Paul Strong considers the experiences of women in both combat and support units on the Eastern Front during the Second World War, including German intelligence officers, brutal SS guards, Russian snipers, Soviet tank commanders, and the Russian female unit that the Germans nicknamed the Night Witches. Although the Nazis were ideologically opposed to the enlistment of women, some 450,000 would eventually serve as auxiliaries including ferry pilots and signals specialists. The Soviet Union was renowned for its women snipers, tank drivers and fearless pilots, but the million women in uniform were more usually in nursing and support roles. A small country such as Finland which was threatened by a larger one, in this case the USSR, was obliged to put a larger proportion of its women into the armed forces than any other nation.

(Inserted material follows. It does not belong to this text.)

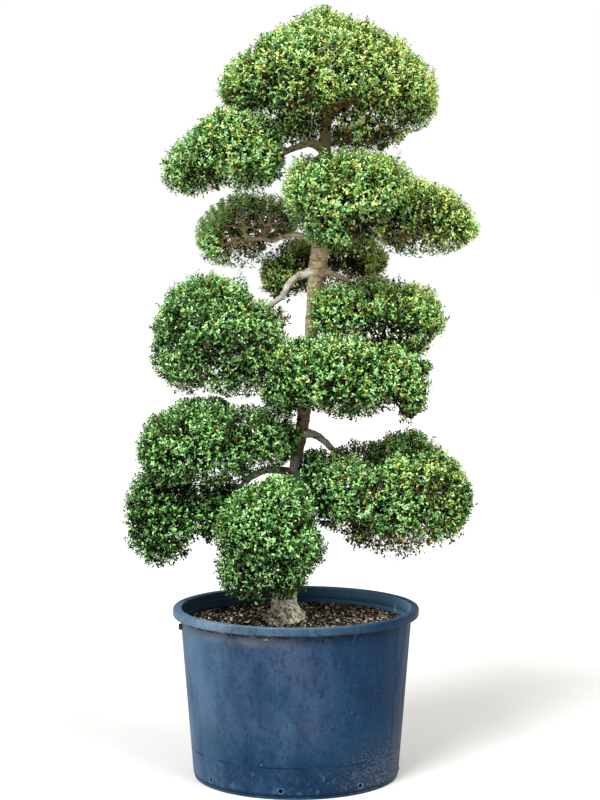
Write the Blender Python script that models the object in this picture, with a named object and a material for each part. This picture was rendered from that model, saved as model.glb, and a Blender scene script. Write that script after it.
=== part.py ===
"""Cloud-pruned small-leaved evergreen in its round nursery pot.

Metres, +Z up. The origin is the centre of the pot's flat underside, and -Y is the front.
"""

import math
import random

import bmesh
import bpy
import numpy as np
from mathutils import Vector

SEED = 17
TOUCH_GAP = 0.0003  # between parts that meet

# Pot
POT_SEGMENTS = 48
POT_HEIGHT = 0.62
RIM_RADIUS = 0.45
RIM_LIP = 0.030  # height of the turned-down lip
RIM_THICKNESS = 0.007
RIM_BEVEL = 0.003
WALL_THICKNESS = 0.006
WALL_TOP_RADIUS = 0.425
WALL_FOOT_RADIUS = 0.377
FOOT_HEIGHT = 0.012  # the narrow band under the wall
FOOT_STEP = 0.004
FLOOR_THICKNESS = 0.008
LEDGE_DROP = 0.045  # from the rim to the ledge inside the wall
LEDGE_DEPTH = 0.002
DRAIN_COUNT = 8
DRAIN_RADIUS = 0.010
DRAIN_HEIGHT = 0.032
DRAIN_TURN = -8.0  # degrees from the front to the nearest hole
DRAIN_SIDES = 12
LUG_SIZE = (0.014, 0.022, 0.020)
LUG_TURN = -80.0
LUG_HEIGHT = 0.557
TURNED_CREASE = 35.0  # degrees, above which an edge stays sharp
LIMB_CREASE = 50.0

# Soil
SOIL_EDGE = 0.560
SOIL_LEVEL = 0.570
SOIL_FLAT_RADIUS = 0.20
SOIL_GAP = 0.00045  # to the pot's wall, which is 0.3 mm square to its slope

# Limbs: the points that each one passes through, with its radius there
TRUNK_SIDES = 12
BOUGH_SIDES = 8
FLARE_ROOTS = 5
FLARE_HEIGHT = 0.07
FLARE_SWELL = 0.20
TRUNK = [
    ((-0.043, -0.030, SOIL_LEVEL + TOUCH_GAP), 0.066),
    ((-0.043, -0.030, 0.610), 0.051),
    ((-0.042, -0.030, 0.660), 0.045),
    ((-0.036, -0.026, 0.760), 0.040),
    ((-0.018, -0.014, 0.950), 0.033),
    ((-0.005, 0.000, 1.080), 0.027),
    ((0.001, 0.000, 1.160), 0.025),
    ((0.024, 0.004, 1.290), 0.026),
    ((0.057, 0.008, 1.630), 0.026),
    ((0.071, 0.004, 1.790), 0.029),
    ((0.080, 0.002, 1.865), 0.035),
    ((0.090, 0.000, 1.970), 0.030),
    ((0.105, 0.000, 2.260), 0.026),
    ((0.106, 0.000, 2.350), 0.021),
]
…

Dr Halik Kochanski, an independent historian writes of families living in eastern Poland where the German attack that opened the Second World War was almost the least of their troubles. Their homeland was invaded from the east by the Soviet Union, and they were uprooted, hounded by secret police, and exiled deep within Stalin’s empire. While some escaped to the west with the army of General Anders, others were conscripted into the Polish units of the Red Army. Dr Kochanski’s latest book titled The Eagle Unbowed: The Polish People and the Second World War was published by Penguin in 2012.
Mr Strong and Ms Lee say in their introduction that modern technical advances that enable women to carry deadly weapons do not solve the broader cultural issues that complicate the debate.
It must be added that those same advances have been used to procure child soldiers. There are more chapters to be written in other forums on that disturbing phenomenon, and on robots, drones, cyber-attacks and artificial intelligence in warfare.
Photo captions in detail:
An ATS woman with ‘A’ troop 484/139 (Mixed) Heavy Anti-Aircraft Regiment Royal Artillery, in the control room at Haecht in Belgium 1945. (Imperial War Museum)
Tatiana Saczkowska (later Mrs Bailey), escaped to England in early 1940.
Sergeant Gladys May Brotherton (née Spencer) ATS, and Lieutenant Mary Wandless Brotherton, her daughter in May 1942. Gladys was a driver with the Women’s Legion 1917.
Private Joan Hill (née Hewitt).
Princess Marina the Duchess of Kent, Commandant of the WRNS 1940. (HRH The Duke of Kent)
Diana Barnato-Walker broke the sound barrier in an RAF Lightning 1963.
Amy Johnson, the first woman to fly solo from London to Australia 1930.
Women in War: From Home Front to Front Line, is published by Pen & Sword, price £12.99 or $24.95, paperback. ISBN: 9781526766618.